The movie policy specifies that all visual media outside of the materials in the District Instructional Media Center must have prior approval from the principal.

Movies with a PG rating would not be shown without parental approval, and no movies would be allowed with a rating of PG-13, R or NC-17.

"We didn't really have much of a policy before. It just did not define very much," said Bob Wadley, director of secondary education for Nebo School District.

A previous draft of the proposed district travel policy had required 80 percent of students' parents or guardians support an out-of-state trip before it could be approved, with parents surveyed through secret ballots.

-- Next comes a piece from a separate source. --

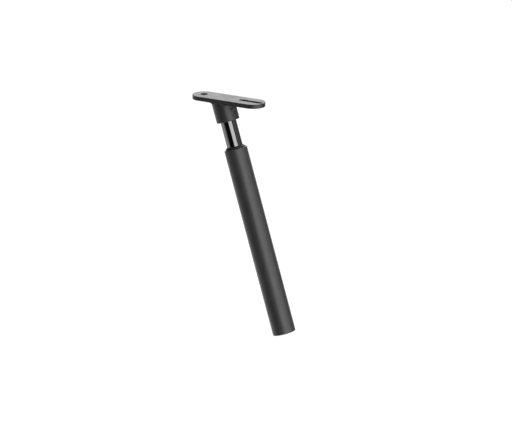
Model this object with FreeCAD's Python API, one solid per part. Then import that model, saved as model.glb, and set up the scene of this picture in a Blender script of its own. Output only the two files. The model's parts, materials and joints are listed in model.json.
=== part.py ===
import FreeCAD, Part
import math
import os

from FreeCAD import Placement, Rotation, Vector

# Telescoping suspension seatpost with a flat saddle plate.
# Millimetres. +Z runs up the post, +X points forward along the saddle plate, and the
# origin is the centre of the outer tube's lower end.

# ---- driving dimensions -------------------------------------------------------------

# outer tube: the diameter that the bicycle frame clamps
TUBE_RADIUS = 27.2 / 2
TUBE_LENGTH = 223.7
TUBE_BORE_RADIUS = 11.1
TUBE_TOP_CHAMFER = 0.3
TUBE_FOOT_CHAMFER = 0.4
TUBE_MOUTH_CHAMFER = 0.4
THREAD_RADIUS = 11.6
THREAD_DEPTH = 14.7
KEYWAY_RADIUS = 12.0
KEYWAY_WIDTH = 3.0
KEY_COUNT = 3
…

In the new draft being considered Tuesday, that section has been changed to simply requiring parents to sign a consent form before their children are allowed to go on an out-of-state or overnight trip.

"We've talked to a couple of districts and we've just not been able to find a way to get good data" regarding parents' opinions of a proposed trip, Wadley said. A school could not ensure that notes sent home are seen by a parent.

The new travel policy draft also specifies that absence from school must not exceed three days for in-state trips and four days for out-of-state trips, an increase of one day in each category over the previous draft.

The district's current policy allows four days for in- and out-of-state travel.

The proposed travel policy limits the cost of trips to $400 per student. Bus or van travel is restricted to 900 miles one way. Plane travel is restricted only by the $400 limit.